INSTRUCTIONS TO FOLLOW:
Take the data below and extract the lines from the one with "imported = [obj" to the one with "WHITE = (1, 1, 1, 1)", inclusive, exactly as written.

== DATA

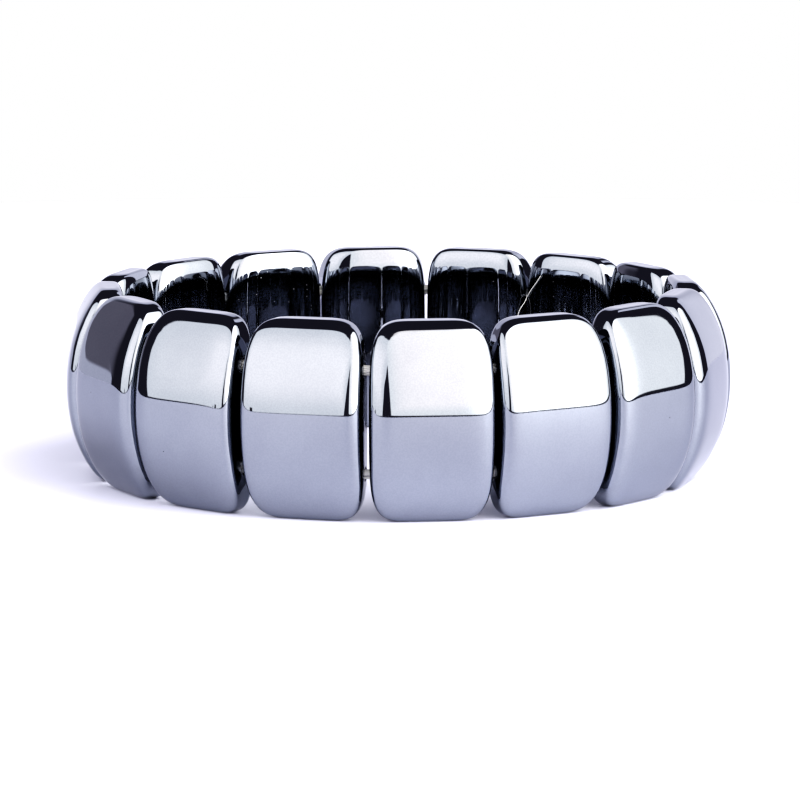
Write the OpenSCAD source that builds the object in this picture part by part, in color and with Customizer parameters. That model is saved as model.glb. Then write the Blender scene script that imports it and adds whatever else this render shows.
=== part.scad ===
// Stretch bracelet of sixteen domed rectangular hematite beads on two elastics.
// The beads stand on their ends, side by side in a closed ring.
// Z is the ring's axis, and the origin is its middle on the surface it rests on.
// Each bead is drawn with its outer face towards -Y, then turned to its place.

/* [Ring] */
// Number of beads in the ring
bead_count = 16; // [14:1:18]
// Gap between neighbouring beads at the line where they are threaded
bead_gap = 0.3; // [0.3:0.05:0.6]
// Turn of the first bead about the ring's axis, in degrees
first_turn = 5.5; // [0:0.5:20]

/* [Bead] */
// Width of a bead along the ring, at the line where it nears its neighbours
bead_w = 11.55; // [10:0.05:13]
// Share by which a bead widens for each millimetre outside that line
wedge = 0.029; // [0.02:0.001:0.031]
// Height of a bead
bead_h = 20; // [18:0.5:22]
// Rise of the domed outer face above that line
dome_rise = 4.7; // [4.2:0.1:5.4]
// Depth of the inner face below that line
inner_depth = 1.6; // [1.2:0.1:1.8]
// Radius of the outer face from top to bottom
dome_radius = 19; // [17:0.5:24]
// Radius of the outer face from side to side
crown_radius = 200; // [100:20:300]
// Squareness of the bead seen from the front, where 2 is an ellipse
front_power = 5.25; // [4:0.05:7]
// Squareness of the outer half of the bead seen from the side
end_power = 4.8; // [3.6:0.1:6]
// Squareness of the inner half of the bead seen from the side
inner_end_power = 5.8; // [4.8:0.2:6.6]
// Squareness of the outer flanks seen from above
outer_power = 6.5; // [5:0.1:8]
// Squareness of the inner flanks seen from above
inner_power = 3.4; // [3:0.2:4.4]
// Share of the rounded height that is kept, which leaves a small flat at each end
end_share = 0.995; // [0.99:0.001:0.997]

/* [Threading] */
// Diameter of the holes through each bead
hole_d = 1.6; // [1.5:0.1:1.8]
// Distance between the upper and the lower hole
hole_spacing = 10.3; // [8:0.1:11]
// Distance of the holes outside the same line
hole_rise = 0.8; // [0.6:0.1:1.4]
// Diameter of the elastics
elastic_d = 1.1; // [0.8:0.1:1.1]

/* [Hidden] */
// How each bead sits on the stretched elastics, going round from the first bead.
// turn is degrees round the ring, lean is degrees about its own radial line, and
// out is millimetres away from the ring's axis.
TURN = 0;
LEAN = 1;
OUT = 2;
sitting = [
    // turn, lean, out
    [0.46, 0, -0.15],
    [0.3, -0.35, -0.1],
    [0.35, 0, 0.1],
    [0.25, -0.35, 0],
    [0.1, 0, 0.15],
    [0.05, 0.25, 0],
    [-0.15, 0, 0],
    [-0.2, 0, 0.1],
    [-0.35, 0.2, 0.15],
    [-0.45, 0, 0.05],
    [-0.2, -0.2, 0.05],
    [0, 0, 0.15],
    [-0.05, 0.25, 0.25],
    [0.08, 0, 0.2],
    [-0.12, 0, 0.1],
    [0.25, -0.2, -0.1]
];

// Facets of a bead: levels from end to end, and points round each level
level_steps = 12;
level_points = 32;
// Sides of an elastic's section
elastic_sides = 12;

step_angle = 360 / bead_count;
ring_r = (bead_w + bead_gap) / 2 / tan(step_angle / 2);
hole_r = ring_r + hole_rise;
half_w = bead_w / 2;
half_h = bead_h / 2;
// Half width of the flat at a bead's end
foot_half_w = half_w * pow(1 - pow(end_share, front_power), 1 / front_power);

BEADS = [for (i = [0 : bead_count - 1]) str("bead_", i < 9 ? "0" : "", i + 1)];

stone = [0.37, 0.39, 0.47];
white = [0.95, 0.95, 0.93];

// A number's power with the number's own sign kept
function signed_pow(v, e) = sign(v) * pow(abs(v), e);

// Half size, from 0 to 1, that a rounded outline leaves at a share of its height
function outline_at(share, power) = pow(1 - pow(abs(share), power), 1 / power);

// How far the outer face has dropped from its top at width t and height z
function dome_drop(t, z) =
    dome_radius - sqrt(dome_radius * dome_radius - z * z) + t * t / (2 * crown_radius);

// A point of the bead at a share of its height and an angle round its section
function bead_point(share, angle) =
    let (outside = sin(angle) < 0)
    let (power = outside ? outer_power : inner_power)
    let (end = outside ? end_power : inner_end_power)
    let (t = half_w * outline_at(share, front_power) * signed_pow(cos(angle), 2 / power))
    let (depth = outline_at(share, end) * signed_pow(sin(angle), 2 / power))
    let (z = half_h * share / end_share)
    let (y = depth < 0 ? depth * (dome_rise - dome_drop(t, z)) : depth * inner_depth)
    [t * (1 - wedge * y), y, z];

bead_points = [
    for (level = [0 : level_steps], k = [0 : level_points - 1])
    bead_point(end_share * sin(180 * level / level_steps - 90), 360 * k / level_points)
];
bead_sides = [
    for (level = [0 : level_steps - 1], k = [0 : level_points - 1])
    let (a = level * level_points)
    let (b = a + level_points)
    let (next = (k + 1) % level_points)
    each [[a + k, b + k, b + next], [a + k, b + next, a + next]]
];
bead_ends = [
    [for (k = [0 : level_points - 1]) k],
    [for (k = [level_points - 1 : -1 : 0]) level_steps * level_points + k]
];

// Lift that keeps a leaning bead's foot on the surface
function foot_lift(lean) = foot_half_w * sin(abs(lean)) + half_h * (cos(lean) - 1);

module bead(i) {
    row = sitting[i % len(sitting)];
    color(stone)
    rotate([0, 0, first_turn + i * step_angle + row[TURN]])
    translate([0, -ring_r - row[OUT], half_h + foot_lift(row[LEAN])])
    rotate([0, row[LEAN], 0])
    difference() {
        polyhedron(points = bead_points, faces = concat(bead_sides, bead_ends), convexity = 4);
        for (side = [-1, 1])
            translate([0, -hole_rise, side * hole_spacing / 2])
            rotate([0, 90, 0])
            cylinder(h = 2 * bead_w, d = hole_d, center = true, $fn = 48);
    }
}

// Distance of an elastic from the ring's axis in the gap after a bead
function gap_r(i) =
    let (this = sitting[i % len(sitting)][OUT])
    let (next = sitting[(i + 1) % bead_count % len(sitting)][OUT])
    hole_r + (this + next) / 2;

// The elastic runs straight through each bead and bends in the gaps between them
module elastic(height) {
    half_step = step_angle / 2;
    points = [
        for (i = [0 : bead_count - 1], k = [0 : elastic_sides - 1])
        let (angle = first_turn + (i + 0.5) * step_angle)
        let (around = 360 * k / elastic_sides)
        let (r = (gap_r(i) + elastic_d / 2 * cos(around)) / cos(half_step))
        [r * sin(angle), -r * cos(angle), height + elastic_d / 2 * sin(around)]
    ];
    faces = [
        for (i = [0 : bead_count - 1], k = [0 : elastic_sides - 1])
        let (a = i * elastic_sides)
        let (b = (i + 1) % bead_count * elastic_sides)
        let (next = (k + 1) % elastic_sides)
        each [[a + k, a + next, b + next], [a + k, b + next, b + k]]
    ];
    color(white)
    polyhedron(points = points, faces = faces, convexity = 6);
}

module upper_elastic() {
    elastic(half_h + hole_spacing / 2);
}

module lower_elastic() {
    elastic(half_h - hole_spacing / 2);
}

for (i = [0 : bead_count - 1])
    bead(i);
upper_elastic();
lower_elastic();
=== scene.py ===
"""Looks of a stretch bracelet: polished hematite beads on two white elastics."""

import math
import random
import bmesh
import bpy
from mathutils import Matrix, Vector


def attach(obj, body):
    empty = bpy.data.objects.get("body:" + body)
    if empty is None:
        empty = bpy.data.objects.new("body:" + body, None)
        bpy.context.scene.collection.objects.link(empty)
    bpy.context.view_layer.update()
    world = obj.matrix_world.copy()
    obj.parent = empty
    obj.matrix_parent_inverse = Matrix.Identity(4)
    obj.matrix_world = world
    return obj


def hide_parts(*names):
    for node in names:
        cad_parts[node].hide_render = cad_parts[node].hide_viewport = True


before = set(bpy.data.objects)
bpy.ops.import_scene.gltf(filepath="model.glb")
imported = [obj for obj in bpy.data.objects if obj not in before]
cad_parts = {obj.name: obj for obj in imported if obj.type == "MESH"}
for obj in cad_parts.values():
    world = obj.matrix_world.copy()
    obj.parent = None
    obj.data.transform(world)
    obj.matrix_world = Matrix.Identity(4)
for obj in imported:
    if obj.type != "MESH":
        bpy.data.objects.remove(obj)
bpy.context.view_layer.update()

MM = 0.001
WHITE = (1, 1, 1, 1)

# The ring, in millimetres, as in the part's source
BEAD_COUNT = 16
BEAD_GAP = 0.3
FIRST_TURN = 5.5
BEAD_W = 11.55
WEDGE = 0.029
BEAD_H = 20
DOME_RISE = 4.7
INNER_DEPTH = 1.6
DOME_RADIUS = 19
CROWN_RADIUS = 200
FRONT_POWER = 5.25
END_POWER = 4.8
OUTER_POWER = 6.5
INNER_POWER = 3.4
INNER_END_POWER = 5.8
END_SHARE = 0.995
HOLE_D = 1.6
HOLE_SPACING = 10.3
HOLE_RISE = 0.8
ELASTIC_D = 1.1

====

EXERCISE RESULT:
imported = [obj for obj in bpy.data.objects if obj not in before]
cad_parts = {obj.name: obj for obj in imported if obj.type == "MESH"}
for obj in cad_parts.values():
    world = obj.matrix_world.copy()
    obj.parent = None
    obj.data.transform(world)
    obj.matrix_world = Matrix.Identity(4)
for obj in imported:
    if obj.type != "MESH":
        bpy.data.objects.remove(obj)
bpy.context.view_layer.update()

MM = 0.001
WHITE = (1, 1, 1, 1)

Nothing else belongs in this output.